Thanks @martinjankowiak. I’ve tried your suggestion without any luck. I’m wondering if there is an easy way to extract the model log joint density (and ideally the deterministic variables as well) as a jax function, so that I can compute the gradients manually and see where they’re NaNing out.

You can use log_density. Given a model and parameter’s sample, you can do

joint_fn = partial(log_density, model, model_args, model_kwargs)
jax.grad(joint_fn)(values)

For debugging, you can comment out part of the code to identify the issue. It’s tricky to debug nan in grad.

Thanks @fehiepsi, I’ll do this. I had tried calling log_density directly on my seeded model, but then I just got a value. I didn’t know about this trick of using partial.

Thanks @fehiepsi, using log_density was incredibly helpful. After much detective work, I managed to isolate the issue. Below is a prototypical example.

@jit
def f(x):
    return jnp.where(np.array(False), x / 0, 0)

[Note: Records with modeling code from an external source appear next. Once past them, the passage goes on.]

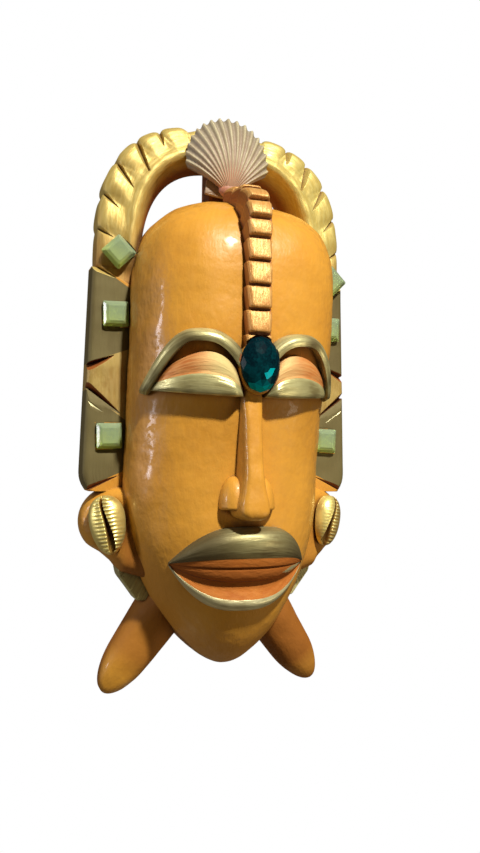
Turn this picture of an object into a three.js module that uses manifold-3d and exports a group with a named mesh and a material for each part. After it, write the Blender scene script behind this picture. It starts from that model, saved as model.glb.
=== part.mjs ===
// Carved and painted wooden wall mask with glued-on shells and glass gems.
// Millimetres. x runs to the mask's left ear as seen by a viewer facing it (viewer's right), y runs back into
// the wall, z up. The flat back lies in y = 0 and every front surface has a negative y. Heights below are
// measured from the line of the closed eyes; the finished group is lowered so that its origin is the hanging
// point on the back of the arch.
import * as THREE from 'three';
import Module from 'manifold-3d';

const wasm = await Module();
wasm.setup();

// Driving dimensions of the head block
const HEAD_TOP = 98.3;
const HEAD_BOTTOM = -120;
const HEAD_HALF_WIDTH = 48.2;
const HEAD_DEPTH_FOREHEAD = 60.5;
const HEAD_DEPTH_JAW = 54.5;
const FOREHEAD_ROUNDNESS = 3.1;
const CHEEK_ROUNDNESS = 2.45;
const CROWN_START = 30;
const JAW_START = -34;
const FACE_SHIFT = -1.2;
const HEAD_SHIFT = -0.3;
const HEAD_LEAN = 0.035;
const JAW_SWING = 0.022;
const HEAD_TUCK = 4;
const HEAD_TUCK_DEPTH = 26;

// The gouged hollow in the back of the head
const HOLLOW_TOP = 80;
const HOLLOW_BOTTOM = -98;
const HOLLOW_HALF_WIDTH = 34;
const HOLLOW_DEPTH = 42;

// Headdress: arch over the head, straight side panels, ear lobes, legs
const HANG_HEIGHT = 125;
const FLANGE_DEPTH = 13.5;
const ARCH_BASE = 64;
const ARCH_FOOT = 50;
const ARCH_OUTER = { halfWidth: 60.5, rise: 69.4, power: 2.8 };
const ARCH_RIDGE = { halfWidth: 46, rise: 58.8, power: 2.8 };
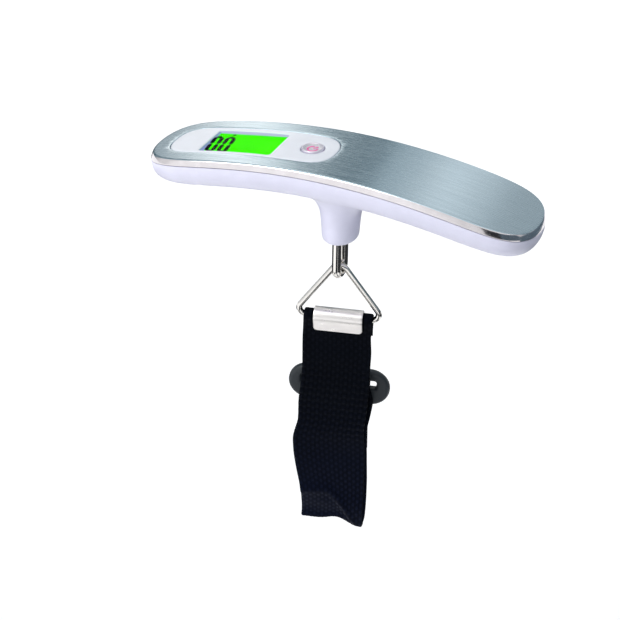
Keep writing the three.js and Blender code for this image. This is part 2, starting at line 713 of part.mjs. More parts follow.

This function is clearly zero everywhere, yet its gradient evaluates to NaN.

>>> f(1.)
Array(0., dtype=float64)
>>> grad(f)(1.)
Array(nan, dtype=float64, weak_type=True)

Do you think I should report this as an issue in JAX?

Okay, I see this is a known issue in JAX.

This is a known issue. See probability/where-nan.pdf at main · tensorflow/probability · GitHub for a workaround.